2-Plan B (and Further Thoughts on Faith) by Anne Lamott. It's my 2nd go-to manual for What To Do In a Life Quandry. It's wise and irreverent and let's me know I can be cranky and swear and judge others with little regard and God will continue to love me in spite of my whiny pleas for indulgence.

3-The Miraculous Journey of Edward Tulane by Kate Dicamillo. This book. This book! I'm serious: if you haven't read it yet, you need to find you a copy and read it. It will alter the spiritual make up of your heart. It's about love and trust and loss and grief and healing and life and friendship and family and storytelling and letting go. You can read it in about 2 hours. Two hours and your whole life will be better, I promise.

4-Charlotte's Web by E.B. White. This book is about friendship and connection and spirituality and great sacrifice as an act of love. "It is not often someone comes along who is a true friend and a good writer. Charlotte was both: " It's important to be friends with writers. And pigs. And spiders. (I don't kill spiders anymore, by the way. I'll smash a cockroach like I'm seeking vengeance for murdered children. But I cannot, WILL not, kill a spider. And if I see you kill one, I stop talking to you for about a week.)

5-The Wizard of Oz by L. Frank Baum.  I've said this for a long time: this book is a prescription for Life. This book is about growing where you're planted, and believing in yourself--you have the power, all the time, to access and realize all your wildest dreams. (And make sure you have a good tornado shelter, yo.)

6-Peter Pan by J.M. Barrie. You can't have The Wizard of Oz on a list of Cool Reads without also including Peter Pan on that list. Argue if you'd like, but I'm sorry. You are wrong. You are wrong. Peter Pan is another prescription for Life--don't grow up. I mean, do grow up. But only enough to pay your taxes and for food and stuff so They won't come after you. But inside, stay young. Life is too short to take seriously.

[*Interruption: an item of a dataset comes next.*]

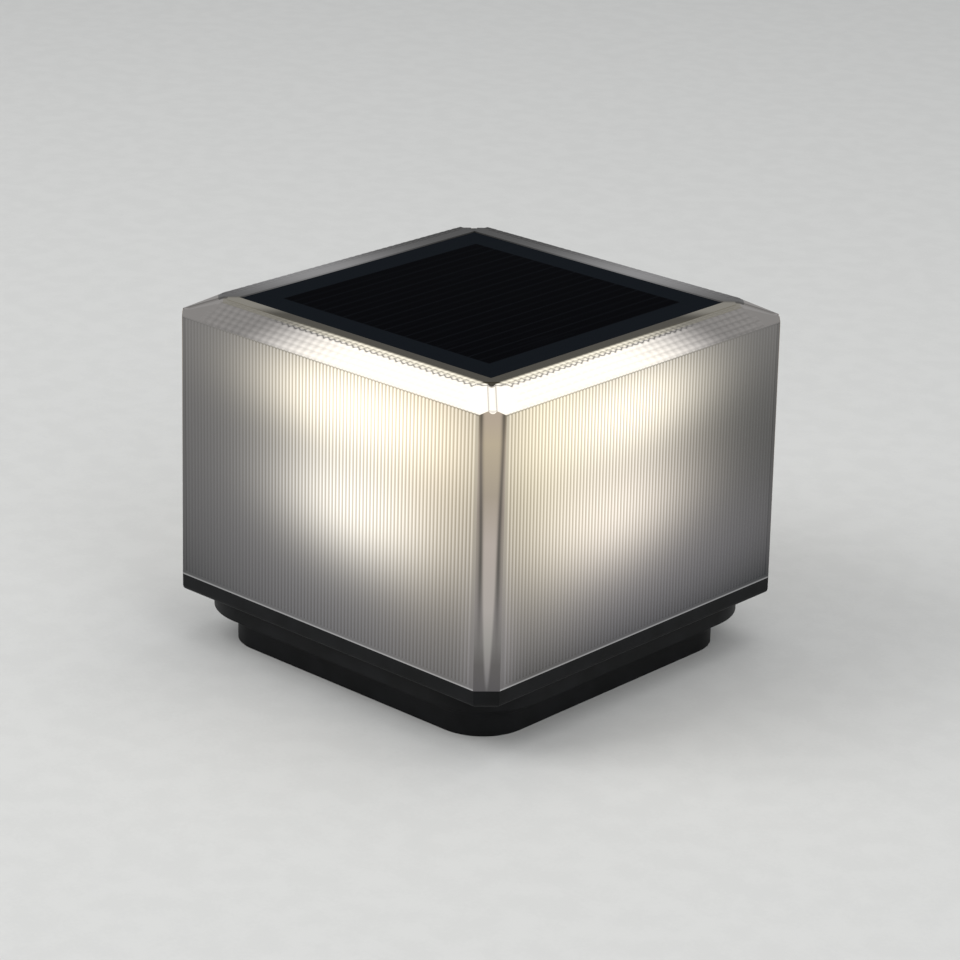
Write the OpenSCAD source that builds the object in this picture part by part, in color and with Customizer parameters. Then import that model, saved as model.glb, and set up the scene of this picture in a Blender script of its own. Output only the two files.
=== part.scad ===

7-Wuthering Heights by Emily Bronte. I read this exactly 200 times when I was in high school. The copy I read belonged to my mother, who read it 300 times when she was in high school. Heathcliff and Cathy, mourning and haunting the moors of Yorkshire. This about love and loss, but also twisted revenge. Hatred is really just wounded love. I wanted to fix Heathcliff and make him whole again, and I still do. Cathy never deserved him anyway.

8-Sarah's Key by Tatiana de Rosnay. It was about a horrible time in human history, and something horrible a little girl did innocently and out of great love, to protect her little brother during a time in which no one could really protect anyone let alone themselves, and love didn't save anyone. Sacrifice, honesty, living with consequences of our actions. It was just brilliant, and it haunted me for a very, very long time. (They made a movie out of this book which I haven't seen yet--I hear it's fairly decent with some minor plot issues.)

9-To Kill a Mockingbird by Harper Lee. The ultimate in What would you do if...? books. Which I think is the question most great stories start with. Standing up for what's right, even if you're standing alone is how I'd summarize this book. And the movie version  with Gregory Peck--are you as sad as I am that boy lawyers don't all look, sound, and act like Gregory Peck? I bet the world would make sense if they did.

and...because I'm a scofflaw who can't follow rules to save her life, I had a tie for #10:

10.1-Three Junes by Julia Glass. Julia Glass wrote this book in her 40's, and was pretty much a complete unknown yet still managed to win the National Book Award. This book was about love and loss, secrets, missed connections...all the things that give ME angst, at least. And there are dogs in this, and I'm a big fan of dogs. I once had a chance to hear Julia Glass speak at The Margaret Mitchell House in Midtown Atlanta a few years ago, and I'm still haunted about the fact that didn't work out.

10.2-The Bluest Eye by Toni Morrison. This book is about how culture can murder us spiritually (is that too heavy? but it stayed with me--the sadness at the heart of this story stayed with me for a very long time, and I can see it in various different ways around us now, culturally speaking). The fact that school boards across the country want this book banned from reading lists, taken out of libraries, etc., indicates it's a book you should read, if you haven't. Always read what They don't want you to. Because Occupy Free Thought.

That's it for me, Internet. These long weekends, they wipe me out. And yet, at the end, I always wonder: what did I actually do? Because at the end, I've really accomplished very little. I mean, I should have re-organized my entire kitchen or something. But no. I slept in late every day and gorged myself on Netflix, watching whole seasons of Once Upon a Time, Dr. Who, and Sherlock. And I will do it again next weekend, because I feel strongly Peter Pan and Gregory Peck would both approve.